Task: Look through the lines below and extract any with the word "True".

Exercise materials:
* * * * * * * * *
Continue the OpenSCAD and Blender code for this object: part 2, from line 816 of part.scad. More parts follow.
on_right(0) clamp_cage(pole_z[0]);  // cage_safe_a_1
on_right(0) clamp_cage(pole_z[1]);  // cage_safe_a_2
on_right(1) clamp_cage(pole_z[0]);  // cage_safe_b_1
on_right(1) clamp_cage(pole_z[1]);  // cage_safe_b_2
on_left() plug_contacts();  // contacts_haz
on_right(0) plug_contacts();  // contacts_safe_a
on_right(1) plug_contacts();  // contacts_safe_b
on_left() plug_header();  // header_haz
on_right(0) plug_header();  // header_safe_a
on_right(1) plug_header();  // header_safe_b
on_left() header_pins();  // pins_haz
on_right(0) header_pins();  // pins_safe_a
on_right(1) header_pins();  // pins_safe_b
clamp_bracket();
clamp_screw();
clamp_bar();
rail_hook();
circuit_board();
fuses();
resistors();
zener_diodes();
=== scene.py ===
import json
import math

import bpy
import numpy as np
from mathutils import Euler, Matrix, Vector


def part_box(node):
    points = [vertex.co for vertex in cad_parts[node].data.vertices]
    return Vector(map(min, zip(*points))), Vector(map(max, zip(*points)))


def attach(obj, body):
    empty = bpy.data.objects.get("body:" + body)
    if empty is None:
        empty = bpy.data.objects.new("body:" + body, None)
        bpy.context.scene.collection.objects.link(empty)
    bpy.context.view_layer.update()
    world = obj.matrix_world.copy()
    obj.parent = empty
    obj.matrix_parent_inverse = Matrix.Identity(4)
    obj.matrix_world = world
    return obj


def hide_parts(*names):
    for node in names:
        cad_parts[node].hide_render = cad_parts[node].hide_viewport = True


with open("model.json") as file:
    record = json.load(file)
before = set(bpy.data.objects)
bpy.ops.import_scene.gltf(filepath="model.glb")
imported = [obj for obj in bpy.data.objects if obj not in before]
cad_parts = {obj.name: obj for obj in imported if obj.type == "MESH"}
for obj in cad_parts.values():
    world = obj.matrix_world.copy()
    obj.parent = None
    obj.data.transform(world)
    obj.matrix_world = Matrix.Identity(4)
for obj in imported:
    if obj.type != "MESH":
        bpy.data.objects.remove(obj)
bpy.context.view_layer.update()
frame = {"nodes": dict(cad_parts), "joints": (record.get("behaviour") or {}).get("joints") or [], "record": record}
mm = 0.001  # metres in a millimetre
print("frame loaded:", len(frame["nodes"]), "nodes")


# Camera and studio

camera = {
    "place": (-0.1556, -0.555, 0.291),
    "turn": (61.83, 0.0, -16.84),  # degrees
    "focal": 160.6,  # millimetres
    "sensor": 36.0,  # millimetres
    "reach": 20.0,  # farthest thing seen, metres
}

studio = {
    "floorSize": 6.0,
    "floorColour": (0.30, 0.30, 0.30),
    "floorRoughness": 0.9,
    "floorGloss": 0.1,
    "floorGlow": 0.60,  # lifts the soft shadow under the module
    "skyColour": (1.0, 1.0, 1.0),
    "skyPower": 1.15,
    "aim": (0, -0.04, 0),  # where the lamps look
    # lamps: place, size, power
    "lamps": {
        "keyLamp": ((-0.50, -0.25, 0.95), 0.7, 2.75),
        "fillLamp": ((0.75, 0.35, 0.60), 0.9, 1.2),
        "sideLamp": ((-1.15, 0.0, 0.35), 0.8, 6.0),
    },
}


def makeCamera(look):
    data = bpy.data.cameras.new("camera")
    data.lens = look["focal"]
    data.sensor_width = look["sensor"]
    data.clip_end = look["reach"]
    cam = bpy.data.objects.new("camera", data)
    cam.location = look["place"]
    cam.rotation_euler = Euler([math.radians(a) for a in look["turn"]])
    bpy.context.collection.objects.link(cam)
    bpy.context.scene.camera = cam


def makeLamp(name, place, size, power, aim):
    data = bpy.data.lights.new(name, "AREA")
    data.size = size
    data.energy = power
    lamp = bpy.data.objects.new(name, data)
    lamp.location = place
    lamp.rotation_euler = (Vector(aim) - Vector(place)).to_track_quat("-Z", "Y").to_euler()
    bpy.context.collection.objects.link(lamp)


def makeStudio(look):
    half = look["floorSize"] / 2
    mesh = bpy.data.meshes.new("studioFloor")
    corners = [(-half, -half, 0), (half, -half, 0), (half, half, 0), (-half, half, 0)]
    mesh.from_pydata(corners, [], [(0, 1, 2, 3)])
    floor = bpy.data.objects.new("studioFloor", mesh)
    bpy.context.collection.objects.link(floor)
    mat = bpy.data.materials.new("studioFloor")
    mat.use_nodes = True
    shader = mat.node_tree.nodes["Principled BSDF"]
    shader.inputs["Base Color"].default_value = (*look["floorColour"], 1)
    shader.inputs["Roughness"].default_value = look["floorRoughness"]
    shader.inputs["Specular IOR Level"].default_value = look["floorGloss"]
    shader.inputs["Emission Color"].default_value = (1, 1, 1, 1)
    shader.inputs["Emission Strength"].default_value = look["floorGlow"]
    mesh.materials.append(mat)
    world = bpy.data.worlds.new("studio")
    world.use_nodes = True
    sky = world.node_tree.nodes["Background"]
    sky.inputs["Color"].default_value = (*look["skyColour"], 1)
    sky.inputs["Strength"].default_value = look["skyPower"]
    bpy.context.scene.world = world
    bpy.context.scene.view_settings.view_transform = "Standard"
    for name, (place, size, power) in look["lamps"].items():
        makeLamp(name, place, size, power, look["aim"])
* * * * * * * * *
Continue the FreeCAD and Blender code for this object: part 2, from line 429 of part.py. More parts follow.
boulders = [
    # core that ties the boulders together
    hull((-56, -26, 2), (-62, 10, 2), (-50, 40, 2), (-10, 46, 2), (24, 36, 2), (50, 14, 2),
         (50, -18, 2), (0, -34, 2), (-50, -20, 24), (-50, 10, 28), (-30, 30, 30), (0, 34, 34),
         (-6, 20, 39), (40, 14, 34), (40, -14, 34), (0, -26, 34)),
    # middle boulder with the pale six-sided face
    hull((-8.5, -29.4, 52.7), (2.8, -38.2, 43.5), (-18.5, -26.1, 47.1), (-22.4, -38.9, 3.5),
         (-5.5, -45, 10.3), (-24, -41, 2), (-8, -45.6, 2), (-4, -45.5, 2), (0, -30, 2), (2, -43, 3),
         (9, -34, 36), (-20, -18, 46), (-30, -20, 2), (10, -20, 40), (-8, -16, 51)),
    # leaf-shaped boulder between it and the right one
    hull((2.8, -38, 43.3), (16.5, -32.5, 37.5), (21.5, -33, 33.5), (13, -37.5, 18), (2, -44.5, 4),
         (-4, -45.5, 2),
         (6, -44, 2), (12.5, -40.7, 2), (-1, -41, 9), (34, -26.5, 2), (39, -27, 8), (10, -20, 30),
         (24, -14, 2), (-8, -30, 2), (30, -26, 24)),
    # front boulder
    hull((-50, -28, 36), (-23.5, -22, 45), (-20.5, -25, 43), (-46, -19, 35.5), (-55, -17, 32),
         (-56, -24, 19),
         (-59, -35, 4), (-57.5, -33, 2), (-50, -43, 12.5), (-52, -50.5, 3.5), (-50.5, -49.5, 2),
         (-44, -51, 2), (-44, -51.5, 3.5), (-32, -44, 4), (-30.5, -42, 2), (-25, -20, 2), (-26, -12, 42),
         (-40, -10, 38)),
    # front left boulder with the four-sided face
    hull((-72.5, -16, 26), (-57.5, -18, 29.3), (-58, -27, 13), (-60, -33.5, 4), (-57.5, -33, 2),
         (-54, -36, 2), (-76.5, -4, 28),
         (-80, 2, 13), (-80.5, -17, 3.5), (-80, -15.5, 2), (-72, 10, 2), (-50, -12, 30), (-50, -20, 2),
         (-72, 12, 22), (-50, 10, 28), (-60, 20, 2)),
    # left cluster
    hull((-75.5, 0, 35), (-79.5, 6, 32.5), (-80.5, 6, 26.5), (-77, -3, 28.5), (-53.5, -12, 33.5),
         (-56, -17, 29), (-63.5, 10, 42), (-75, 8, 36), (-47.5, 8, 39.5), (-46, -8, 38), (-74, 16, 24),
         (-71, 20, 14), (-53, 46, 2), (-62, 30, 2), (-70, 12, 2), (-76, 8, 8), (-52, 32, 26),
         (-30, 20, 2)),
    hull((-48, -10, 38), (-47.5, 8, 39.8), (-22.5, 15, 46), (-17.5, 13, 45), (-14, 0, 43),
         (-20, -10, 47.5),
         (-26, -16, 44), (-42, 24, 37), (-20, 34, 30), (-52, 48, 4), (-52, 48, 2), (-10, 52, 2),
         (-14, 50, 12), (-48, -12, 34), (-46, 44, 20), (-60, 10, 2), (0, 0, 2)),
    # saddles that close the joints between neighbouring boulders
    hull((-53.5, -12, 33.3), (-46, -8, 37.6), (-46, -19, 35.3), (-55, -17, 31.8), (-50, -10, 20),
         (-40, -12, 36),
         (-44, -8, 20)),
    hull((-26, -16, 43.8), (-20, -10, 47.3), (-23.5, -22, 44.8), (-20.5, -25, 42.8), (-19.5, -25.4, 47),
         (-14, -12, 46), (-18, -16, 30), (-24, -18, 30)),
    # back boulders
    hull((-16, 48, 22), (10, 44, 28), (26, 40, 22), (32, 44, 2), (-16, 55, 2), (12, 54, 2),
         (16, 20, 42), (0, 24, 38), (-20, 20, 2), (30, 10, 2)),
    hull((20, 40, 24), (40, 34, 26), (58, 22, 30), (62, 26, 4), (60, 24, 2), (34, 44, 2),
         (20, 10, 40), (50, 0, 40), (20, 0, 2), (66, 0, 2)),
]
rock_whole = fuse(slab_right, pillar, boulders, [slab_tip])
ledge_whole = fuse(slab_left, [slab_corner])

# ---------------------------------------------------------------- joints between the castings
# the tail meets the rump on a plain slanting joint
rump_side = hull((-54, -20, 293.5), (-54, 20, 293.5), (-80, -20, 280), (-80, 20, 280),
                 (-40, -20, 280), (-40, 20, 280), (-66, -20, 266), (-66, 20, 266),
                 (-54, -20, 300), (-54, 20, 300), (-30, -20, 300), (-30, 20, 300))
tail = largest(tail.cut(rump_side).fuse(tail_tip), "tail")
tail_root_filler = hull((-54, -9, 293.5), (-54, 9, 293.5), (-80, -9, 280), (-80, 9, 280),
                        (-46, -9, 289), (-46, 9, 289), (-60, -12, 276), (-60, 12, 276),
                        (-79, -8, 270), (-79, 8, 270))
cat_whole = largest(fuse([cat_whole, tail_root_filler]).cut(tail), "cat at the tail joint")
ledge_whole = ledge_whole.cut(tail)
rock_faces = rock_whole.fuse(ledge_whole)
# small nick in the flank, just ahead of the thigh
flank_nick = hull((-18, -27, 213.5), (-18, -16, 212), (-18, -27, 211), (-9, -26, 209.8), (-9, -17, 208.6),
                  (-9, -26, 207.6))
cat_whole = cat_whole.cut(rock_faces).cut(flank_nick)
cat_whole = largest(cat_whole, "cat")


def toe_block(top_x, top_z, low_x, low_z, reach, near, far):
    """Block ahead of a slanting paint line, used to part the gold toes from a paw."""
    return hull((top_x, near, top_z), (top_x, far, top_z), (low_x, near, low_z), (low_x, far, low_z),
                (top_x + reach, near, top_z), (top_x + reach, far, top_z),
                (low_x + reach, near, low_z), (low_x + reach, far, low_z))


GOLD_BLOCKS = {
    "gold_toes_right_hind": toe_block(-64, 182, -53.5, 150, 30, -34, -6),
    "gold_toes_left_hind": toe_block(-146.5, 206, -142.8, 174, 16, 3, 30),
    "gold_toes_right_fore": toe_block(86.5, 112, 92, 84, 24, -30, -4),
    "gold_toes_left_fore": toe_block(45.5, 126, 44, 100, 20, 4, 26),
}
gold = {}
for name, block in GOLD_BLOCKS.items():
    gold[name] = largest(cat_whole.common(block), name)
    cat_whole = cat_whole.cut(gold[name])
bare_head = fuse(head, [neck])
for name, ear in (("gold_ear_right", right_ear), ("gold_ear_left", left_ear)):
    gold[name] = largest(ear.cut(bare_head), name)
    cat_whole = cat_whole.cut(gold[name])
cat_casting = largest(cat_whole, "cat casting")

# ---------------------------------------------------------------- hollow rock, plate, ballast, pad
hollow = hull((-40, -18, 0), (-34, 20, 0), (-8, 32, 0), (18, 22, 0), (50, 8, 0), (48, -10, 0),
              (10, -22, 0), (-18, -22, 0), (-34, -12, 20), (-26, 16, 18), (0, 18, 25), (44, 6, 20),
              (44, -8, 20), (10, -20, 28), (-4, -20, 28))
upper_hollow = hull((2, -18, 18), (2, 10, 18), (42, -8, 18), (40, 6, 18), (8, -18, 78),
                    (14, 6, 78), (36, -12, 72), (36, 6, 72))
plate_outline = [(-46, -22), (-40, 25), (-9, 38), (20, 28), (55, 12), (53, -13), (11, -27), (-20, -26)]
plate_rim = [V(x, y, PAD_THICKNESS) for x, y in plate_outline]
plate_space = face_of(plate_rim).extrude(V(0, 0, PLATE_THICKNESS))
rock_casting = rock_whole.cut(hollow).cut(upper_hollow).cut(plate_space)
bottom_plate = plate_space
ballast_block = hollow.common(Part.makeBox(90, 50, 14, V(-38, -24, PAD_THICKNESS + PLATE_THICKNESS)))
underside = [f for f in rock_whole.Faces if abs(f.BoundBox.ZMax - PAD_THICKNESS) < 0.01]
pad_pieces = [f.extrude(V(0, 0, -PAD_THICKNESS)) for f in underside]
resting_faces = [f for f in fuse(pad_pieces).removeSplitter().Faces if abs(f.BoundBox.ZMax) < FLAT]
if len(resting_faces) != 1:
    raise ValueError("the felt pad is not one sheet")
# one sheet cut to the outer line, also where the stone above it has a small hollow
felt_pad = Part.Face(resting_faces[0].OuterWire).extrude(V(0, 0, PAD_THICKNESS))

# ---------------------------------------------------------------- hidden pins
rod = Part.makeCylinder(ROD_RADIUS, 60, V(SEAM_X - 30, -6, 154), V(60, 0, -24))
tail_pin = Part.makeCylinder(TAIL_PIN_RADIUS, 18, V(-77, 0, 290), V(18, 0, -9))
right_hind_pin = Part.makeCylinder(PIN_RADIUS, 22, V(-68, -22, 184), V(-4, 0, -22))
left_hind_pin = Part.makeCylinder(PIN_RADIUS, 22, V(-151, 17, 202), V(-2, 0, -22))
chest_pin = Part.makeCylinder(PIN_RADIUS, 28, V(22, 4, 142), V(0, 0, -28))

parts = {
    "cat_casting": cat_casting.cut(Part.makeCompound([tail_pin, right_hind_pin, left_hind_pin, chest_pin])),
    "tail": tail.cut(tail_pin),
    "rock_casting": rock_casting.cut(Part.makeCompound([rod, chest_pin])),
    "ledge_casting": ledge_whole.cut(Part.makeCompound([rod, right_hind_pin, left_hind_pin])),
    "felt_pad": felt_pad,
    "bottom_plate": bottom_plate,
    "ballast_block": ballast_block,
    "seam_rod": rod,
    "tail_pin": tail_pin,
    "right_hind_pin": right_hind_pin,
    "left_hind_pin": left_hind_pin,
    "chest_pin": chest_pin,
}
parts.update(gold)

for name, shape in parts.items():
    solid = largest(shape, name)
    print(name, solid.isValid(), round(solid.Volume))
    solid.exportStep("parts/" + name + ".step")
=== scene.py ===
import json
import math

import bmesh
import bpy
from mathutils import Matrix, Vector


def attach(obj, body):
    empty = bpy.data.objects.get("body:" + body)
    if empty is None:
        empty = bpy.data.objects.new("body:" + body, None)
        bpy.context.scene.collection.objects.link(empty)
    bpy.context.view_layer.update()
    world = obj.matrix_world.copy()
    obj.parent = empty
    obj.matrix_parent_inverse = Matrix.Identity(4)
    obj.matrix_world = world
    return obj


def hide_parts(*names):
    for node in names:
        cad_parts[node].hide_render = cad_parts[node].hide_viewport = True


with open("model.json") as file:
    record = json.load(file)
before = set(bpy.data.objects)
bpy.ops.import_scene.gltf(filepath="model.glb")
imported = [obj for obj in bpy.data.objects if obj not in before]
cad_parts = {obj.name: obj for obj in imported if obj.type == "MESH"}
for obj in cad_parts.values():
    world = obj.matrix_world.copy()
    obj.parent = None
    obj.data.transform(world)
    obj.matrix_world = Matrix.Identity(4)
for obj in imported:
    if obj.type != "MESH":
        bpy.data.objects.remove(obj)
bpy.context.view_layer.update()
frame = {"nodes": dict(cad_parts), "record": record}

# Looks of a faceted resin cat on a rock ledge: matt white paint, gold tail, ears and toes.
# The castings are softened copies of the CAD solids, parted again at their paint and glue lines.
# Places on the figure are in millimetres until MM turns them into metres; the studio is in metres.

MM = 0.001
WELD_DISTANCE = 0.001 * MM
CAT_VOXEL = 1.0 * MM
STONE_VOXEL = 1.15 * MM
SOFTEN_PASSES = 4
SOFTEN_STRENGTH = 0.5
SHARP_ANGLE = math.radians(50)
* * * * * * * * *
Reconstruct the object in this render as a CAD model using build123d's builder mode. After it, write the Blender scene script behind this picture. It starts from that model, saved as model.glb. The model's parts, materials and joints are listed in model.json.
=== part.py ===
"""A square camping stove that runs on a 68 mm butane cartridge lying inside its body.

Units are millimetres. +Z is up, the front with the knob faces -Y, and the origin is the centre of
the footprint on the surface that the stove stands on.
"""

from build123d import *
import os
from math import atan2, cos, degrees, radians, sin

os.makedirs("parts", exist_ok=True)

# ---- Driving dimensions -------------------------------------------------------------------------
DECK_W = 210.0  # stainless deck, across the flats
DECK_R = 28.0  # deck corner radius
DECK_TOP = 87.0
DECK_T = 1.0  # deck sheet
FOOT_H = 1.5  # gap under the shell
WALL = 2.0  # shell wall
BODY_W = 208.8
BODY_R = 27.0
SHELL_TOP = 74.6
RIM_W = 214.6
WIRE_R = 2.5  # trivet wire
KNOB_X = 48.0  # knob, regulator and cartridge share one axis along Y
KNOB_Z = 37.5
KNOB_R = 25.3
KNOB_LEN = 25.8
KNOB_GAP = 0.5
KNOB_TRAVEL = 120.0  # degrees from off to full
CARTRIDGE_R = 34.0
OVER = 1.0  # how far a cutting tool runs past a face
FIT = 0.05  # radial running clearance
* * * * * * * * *
Final result:
        cad_parts[node].hide_render = cad_parts[node].hide_viewport = True
    mat.use_nodes = True
    world.use_nodes = True
        cad_parts[node].hide_render = cad_parts[node].hide_viewport = True
os.makedirs("parts", exist_ok=True)